Set task: Write the data out again in full, with no departure from the original.

Data excerpt:
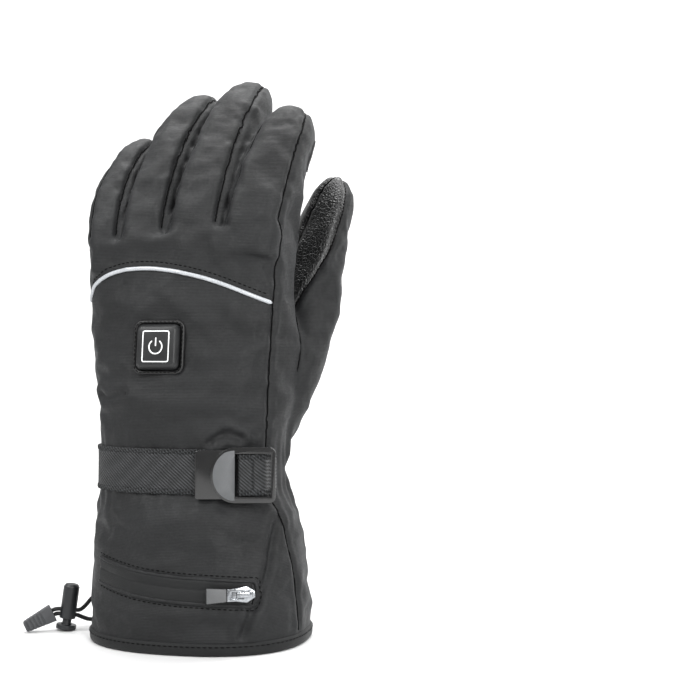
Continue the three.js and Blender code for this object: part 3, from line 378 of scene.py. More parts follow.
class Surface:
    """A material, and short ways to add and join its nodes."""

    def __init__(self, name, color, roughness, metallic=0.0, **sockets):
        self.material = bpy.data.materials.new(name)
        self.material.use_nodes = True
        self.tree = self.material.node_tree
        self.shader = self.tree.nodes["Principled BSDF"]
        self.shader.inputs["Base Color"].default_value = rgb(color)
        self.shader.inputs["Roughness"].default_value = roughness
        self.shader.inputs["Metallic"].default_value = metallic
        for key, value in sockets.items():
            self.shader.inputs[key.replace("_", " ")].default_value = value
        self.place = self.tree.nodes.new("ShaderNodeTexCoord").outputs["Object"]
        self.height = None

    def node(self, kind, inputs=(), **settings):
        made = self.tree.nodes.new("ShaderNode" + kind)
        for key, value in settings.items():
            setattr(made, key, value)
        for key, value in dict(inputs).items():
            if hasattr(value, "is_linked"):
                self.tree.links.new(value, made.inputs[key])
            else:
                made.inputs[key].default_value = value
        return made

    def scaled(self, x, y, z, turn=(0, 0, 0), place=None):
        """Coordinates multiplied by so many per metre along each axis, after a turn."""
        return self.node("Mapping", {"Vector": place or self.place, "Rotation": turn, "Scale": (x, y, z)},
                         vector_type="POINT").outputs[0]

    def noise(self, place, scale=1.0, detail=2.0, rough=0.5):
        return self.node("TexNoise", {"Vector": place, "Scale": scale, "Detail": detail,
                                      "Roughness": rough}).outputs[0]

    def wave(self, place, scale, distortion=0.0, way="Z", profile="SIN"):
        return self.node("TexWave", {"Vector": place, "Scale": scale, "Distortion": distortion,
                                     "Detail": 1.0, "Detail Scale": 1.5}, wave_type="BANDS",
                         bands_direction=way, wave_profile=profile).outputs[1]

    def math(self, operation, a, b=0.0, clamp=False):
        return self.node("Math", {0: a, 1: b}, operation=operation, use_clamp=clamp).outputs[0]

    def ramp(self, value, low, high, out_low=0.0, out_high=1.0):
        return self.node("MapRange", {"Value": value, "From Min": low, "From Max": high, "To Min": out_low,
                                      "To Max": out_high}).outputs[0]

    def color(self, value, dark, light):
        mix = self.node("Mix", {0: value}, data_type="RGBA")
        mix.inputs[6].default_value = rgb(dark)
        mix.inputs[7].default_value = rgb(light)
        self.tree.links.new(mix.outputs[2], self.shader.inputs["Base Color"])
        return mix.outputs[2]

    def rough(self, value):
        self.tree.links.new(value, self.shader.inputs["Roughness"])

    def bump(self, value, depth, strength=1.0):
        """Adds relief of that depth in millimetres on top of what is there."""
        made = self.node("Bump", {"Height": value, "Strength": strength, "Distance": depth / 1000})
        if self.height is not None:
            self.tree.links.new(self.height, made.inputs["Normal"])
        self.height = made.outputs[0]
        self.tree.links.new(self.height, self.shader.inputs["Normal"])
        return self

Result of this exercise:
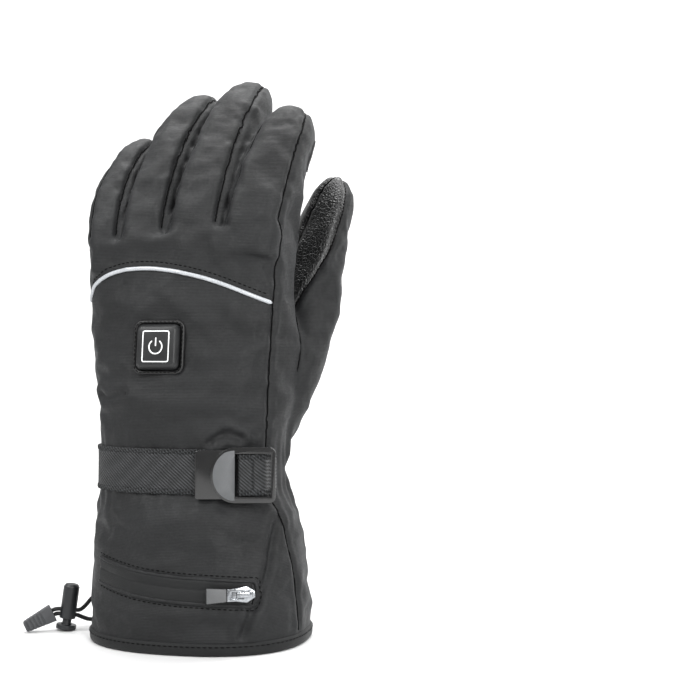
Continue the three.js and Blender code for this object: part 3, from line 378 of scene.py. More parts follow.
class Surface:
    """A material, and short ways to add and join its nodes."""

    def __init__(self, name, color, roughness, metallic=0.0, **sockets):
        self.material = bpy.data.materials.new(name)
        self.material.use_nodes = True
        self.tree = self.material.node_tree
        self.shader = self.tree.nodes["Principled BSDF"]
        self.shader.inputs["Base Color"].default_value = rgb(color)
        self.shader.inputs["Roughness"].default_value = roughness
        self.shader.inputs["Metallic"].default_value = metallic
        for key, value in sockets.items():
            self.shader.inputs[key.replace("_", " ")].default_value = value
        self.place = self.tree.nodes.new("ShaderNodeTexCoord").outputs["Object"]
        self.height = None

    def node(self, kind, inputs=(), **settings):
        made = self.tree.nodes.new("ShaderNode" + kind)
        for key, value in settings.items():
            setattr(made, key, value)
        for key, value in dict(inputs).items():
            if hasattr(value, "is_linked"):
                self.tree.links.new(value, made.inputs[key])
            else:
                made.inputs[key].default_value = value
        return made

    def scaled(self, x, y, z, turn=(0, 0, 0), place=None):
        """Coordinates multiplied by so many per metre along each axis, after a turn."""
        return self.node("Mapping", {"Vector": place or self.place, "Rotation": turn, "Scale": (x, y, z)},
                         vector_type="POINT").outputs[0]

    def noise(self, place, scale=1.0, detail=2.0, rough=0.5):
        return self.node("TexNoise", {"Vector": place, "Scale": scale, "Detail": detail,
                                      "Roughness": rough}).outputs[0]

    def wave(self, place, scale, distortion=0.0, way="Z", profile="SIN"):
        return self.node("TexWave", {"Vector": place, "Scale": scale, "Distortion": distortion,
                                     "Detail": 1.0, "Detail Scale": 1.5}, wave_type="BANDS",
                         bands_direction=way, wave_profile=profile).outputs[1]

    def math(self, operation, a, b=0.0, clamp=False):
        return self.node("Math", {0: a, 1: b}, operation=operation, use_clamp=clamp).outputs[0]

    def ramp(self, value, low, high, out_low=0.0, out_high=1.0):
        return self.node("MapRange", {"Value": value, "From Min": low, "From Max": high, "To Min": out_low,
                                      "To Max": out_high}).outputs[0]

    def color(self, value, dark, light):
        mix = self.node("Mix", {0: value}, data_type="RGBA")
        mix.inputs[6].default_value = rgb(dark)
        mix.inputs[7].default_value = rgb(light)
        self.tree.links.new(mix.outputs[2], self.shader.inputs["Base Color"])
        return mix.outputs[2]

    def rough(self, value):
        self.tree.links.new(value, self.shader.inputs["Roughness"])

    def bump(self, value, depth, strength=1.0):
        """Adds relief of that depth in millimetres on top of what is there."""
        made = self.node("Bump", {"Height": value, "Strength": strength, "Distance": depth / 1000})
        if self.height is not None:
            self.tree.links.new(self.height, made.inputs["Normal"])
        self.height = made.outputs[0]
        self.tree.links.new(self.height, self.shader.inputs["Normal"])
        return self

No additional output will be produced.